Arizona lawmakers have proposed a new bill that could make the Grand Canyon State a leading center of psilocybin research.

The bipartisan bill would accomplish this goal by offering $30 million in grants to fund clinical studies exploring the therapeutic use of psilocybin. The state health department would be tasked with distributing this funding to eligible institutions over the next three years. These grants would only be issued to researchers capable of conducting FDA-approved clinical trials exploring how shrooms could treat 13 conditions, including depression, anxiety, substance abuse, long Covid symptoms, and PTSD.

The bill would not legalize psilocybin use or therapy for Arizona residents in general, but it would protect researchers and study subjects from state-level prosecution. And uniquely, the bill would require researchers to use “whole mushroom psilocybin cultivated under a Schedule I license issued by the [DEA]” and to prioritize “veterans, first responders, frontline health care workers and persons from underserved communities as the research subjects.”

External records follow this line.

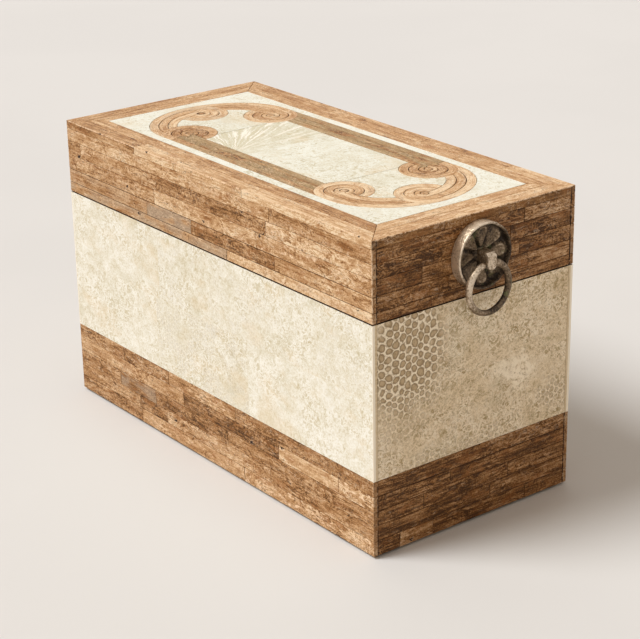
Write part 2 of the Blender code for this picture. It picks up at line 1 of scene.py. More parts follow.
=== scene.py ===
"""Looks of the keepsake box: stone strips and tiles laid singly, cast ring pulls and a velvet lining.

Metres, +Z up, with the box's long side along X and its front facing -Y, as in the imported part. Stone is laid
out in millimetres as a mason measures it: from the left as one faces a side, and down from the lid's top.
"""

import json
import logging
import math
from dataclasses import dataclass, field
from enum import Enum

import bmesh
import bpy
import numpy as np
from mathutils import Matrix, Vector


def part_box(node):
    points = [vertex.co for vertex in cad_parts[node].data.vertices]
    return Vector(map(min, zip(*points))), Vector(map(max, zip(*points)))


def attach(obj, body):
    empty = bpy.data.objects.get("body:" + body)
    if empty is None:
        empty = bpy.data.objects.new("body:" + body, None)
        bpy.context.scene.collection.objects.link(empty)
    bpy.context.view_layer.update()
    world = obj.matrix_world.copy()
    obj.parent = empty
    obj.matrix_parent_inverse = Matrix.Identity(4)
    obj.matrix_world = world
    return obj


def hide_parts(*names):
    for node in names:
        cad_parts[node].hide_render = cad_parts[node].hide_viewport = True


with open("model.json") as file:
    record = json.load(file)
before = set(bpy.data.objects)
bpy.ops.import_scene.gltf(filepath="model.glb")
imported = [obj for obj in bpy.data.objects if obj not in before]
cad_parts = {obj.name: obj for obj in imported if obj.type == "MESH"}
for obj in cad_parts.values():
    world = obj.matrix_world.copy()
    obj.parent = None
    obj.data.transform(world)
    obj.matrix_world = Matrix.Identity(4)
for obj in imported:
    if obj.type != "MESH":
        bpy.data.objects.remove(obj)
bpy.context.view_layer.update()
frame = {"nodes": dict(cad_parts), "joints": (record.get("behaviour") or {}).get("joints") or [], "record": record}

LOG = logging.getLogger("stone_box")
MM = 0.001

# Three real sizes: along, across and into the grain, or along X, Y and Z
Triple = tuple[float, float, float]
Array = np.ndarray
Material = bpy.types.Material
Socket = bpy.types.NodeSocket

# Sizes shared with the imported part
HALF_LENGTH = 0.178
HALF_DEPTH = 0.0855
HEIGHT = 0.216
MIDDLE_Y = -0.0012727
TOP_STONE = 0.0055
SEAM = 0.1615
BORDER_WIDTH = 0.0225
SURROUND_END_MARGIN = 0.0085
SURROUND_SIDE_MARGIN = 0.007
SCROLL_WIDTH = 0.020
END_ARC_LENGTH = 0.049
VOLUTE_SETBACK = 0.009
GLUE_GAP = 0.0003

# How stone is laid: the mortar fills nearly the whole width of a joint, and each stone's grain starts at a
# random place up to the throw each way
CHAMFER = 0.00018
MORTAR_RECESS = 0.0004
MORTAR_WIDTH_SHARE = 0.98
GRAIN_THROW_MM = 400.0


def linear(code: str) -> tuple[float, float, float, float]:
    """Linear colour of an sRGB hex code.

    Args:
        code: Six hex digits after a hash sign.

    Returns:
        Red, green, blue and an alpha of 1.
    """
    parts = [int(code[i:i + 2], 16) / 255 for i in (1, 3, 5)]
    curved = [p / 12.92 if p <= 0.04045 else ((p + 0.055) / 1.055) ** 2.4 for p in parts]
    return curved[0], curved[1], curved[2], 1.0


def add_node(tree: bpy.types.NodeTree, kind: str, inputs: dict | tuple = (), output: int | str = 0,
             **settings: object) -> Socket:
    """Adds a shader node with its settings and links.

    Args:
        tree: The material's or world's node tree.
        kind: The node's type, without its common start.
        inputs: Sockets to link from or values to set, in order or by the input's name or number.
        output: Name or number of the output that is wanted.
        settings: Properties of the node; stops gives a colour ramp its (place, hex colour) pairs.

    Returns:
        The wanted output of the new node.
    """
    made = tree.nodes.new("ShaderNode" + kind)
    for place, (at, code) in enumerate(settings.pop("stops", ())):
        elements = made.color_ramp.elements
        element = elements[place] if place < 2 else elements.new(at)
        element.position = at
        element.color = linear(code)
    for key, value in settings.items():
        setattr(made, key, value)
    for key, value in (inputs if isinstance(inputs, dict) else dict(enumerate(inputs))).items():
        if isinstance(value, Socket):
            tree.links.new(value, made.inputs[key])
        else:
            made.inputs[key].default_value = value
    return made.outputs[output]


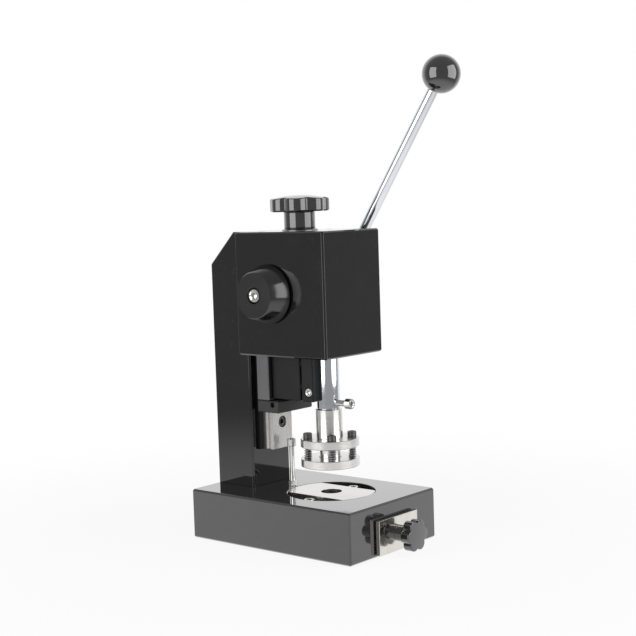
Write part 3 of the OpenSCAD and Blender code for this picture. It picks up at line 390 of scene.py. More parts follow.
def star_knob(radius, head, neck_radius, neck, count, rim_share, lobe_share):
    """Star knob on Z: a neck with a rolled foot, then a lobed head under a crowned face.

    The crown's height is a parabola over the distance from the axis, and the lobed wall
    cuts it off.
    """
    wall = lobes(radius, count, lobe_share, 0.028 * radius, count * 40)
    rim = neck + head * rim_share
    top = neck + head
    edge = 0.06 * radius
    turns = np.linspace(0, math.pi / 2, 6)

    def face(r):
        return rim + (top - rim) * (1 - (r / radius) ** 2)

    foot = 0.06 * neck_radius
    rows = [
        (0, 0), (neck_radius - foot, 0), (neck_radius - 0.3 * foot, 0.3 * foot), (neck_radius, foot),
        (neck_radius, 2 * foot), (neck_radius, neck - 2 * foot), (neck_radius, neck - foot),
        (neck_radius + 0.3 * foot, neck - 0.3 * foot), (neck_radius + foot, neck),
    ]
    rows += [(wall - edge * (1 - math.sin(t)), neck + edge * (1 - math.cos(t))) for t in turns]
    shoulder = face(wall - edge)
    rows += [(wall, neck + 1.4 * edge), (wall, shoulder - 1.4 * edge)]
    rows += [(wall - edge * (1 - math.cos(t)), shoulder - edge * (1 - math.sin(t))) for t in turns[:-1]]
    for share in 1 - np.linspace(0, 1, 14) ** 1.4:
        r = (wall - edge) * share
        rows.append((r, face(r)))
    return polar(rows, count * 40)


# Nodes: values that take Python's operators, and one method that adds any node


class Value:
    """A number on a socket. Operators on it add Math nodes."""

    def __init__(self, tree, socket):
        self.tree = tree
        self.socket = socket

    def math(self, operation, *others):
        sockets = dict(enumerate([self, *others]))
        return Value(self.tree, self.tree.node("Math", {"operation": operation}, sockets).outputs[0])

    def __add__(self, other):
        return self.math("ADD", other)

    def __sub__(self, other):
        return self.math("SUBTRACT", other)

    def __rsub__(self, other):
        node = self.tree.node("Math", {"operation": "SUBTRACT"}, {0: other, 1: self})
        return Value(self.tree, node.outputs[0])

    def __mul__(self, other):
        return self.math("MULTIPLY", other)

    __radd__ = __add__
    __rmul__ = __mul__

    def ramp(self, low, high):
        """0 below low, 1 above high and smooth between."""
        settings = {"interpolation_type": "SMOOTHSTEP"}
        sockets = {"Value": self, "From Min": low, "From Max": high}
        return Value(self.tree, self.tree.node("MapRange", settings, sockets).outputs[0])


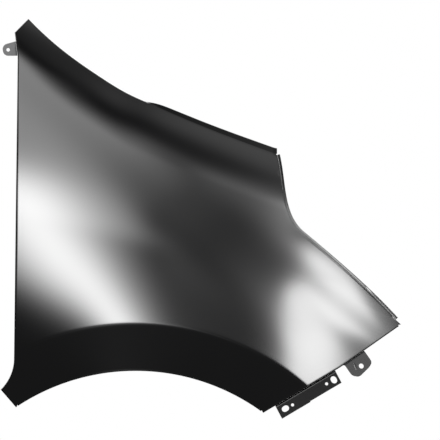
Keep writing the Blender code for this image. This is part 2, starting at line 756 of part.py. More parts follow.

Dr. Sue Sisley, a leading cannabis and psychedelics researcher from the Scottsdale Research Institute (SRI), told Marijuana Moment that the “best, most sensible approach for Arizona is sponsoring randomized controlled trials that (for the very first time ever) will utilize whole, natural mushrooms and not just synthetic psilocybin… This bill is truly groundbreaking because all of the studies showing promise with psilocybin are single molecule studies.”

“Now finally, Arizona will lead the way to doing real world clinical trials, looking at what patients are actually ingesting in their daily lives versus an unattainable synthetic molecule,” Dr. Sisley continued. “And you can see from the list of medical conditions that will be approved for study, psilocybin offers immense hope for treating a wide variety of chronic conditions including putting opioid addiction into remission (and other often intractable ailments, not responsive to conventional pharmaceuticals).”

Lawmakers in roughly a dozen states are pushing similar new bills that could further expand the psychedelic renaissance. Hawaii lawmakers proposed their own psychedelics research bill in 2020, and some federal lawmakers have even introduced similar legislation in Congress. Legislatures in New York, New Hampshire, and California will also debate full adult-use psychedelics legalization this year, while Washington and other states will consider bills to legalize psychedelics-assisted therapy.

Several states have already passed psychedelics reform laws as well, but these new reforms vary widely in scope. Oregon legalized psilocybin-assisted therapy back in 2020, and Colorado completely legalized psilocybin and decriminalized other natural psychedelics last year. Other states have taken a more cautious approach, though. Connecticut, Colorado, and New York all recently passed bills that will legalize MDMA or psilocybin therapy, but only if the federal government approves it first.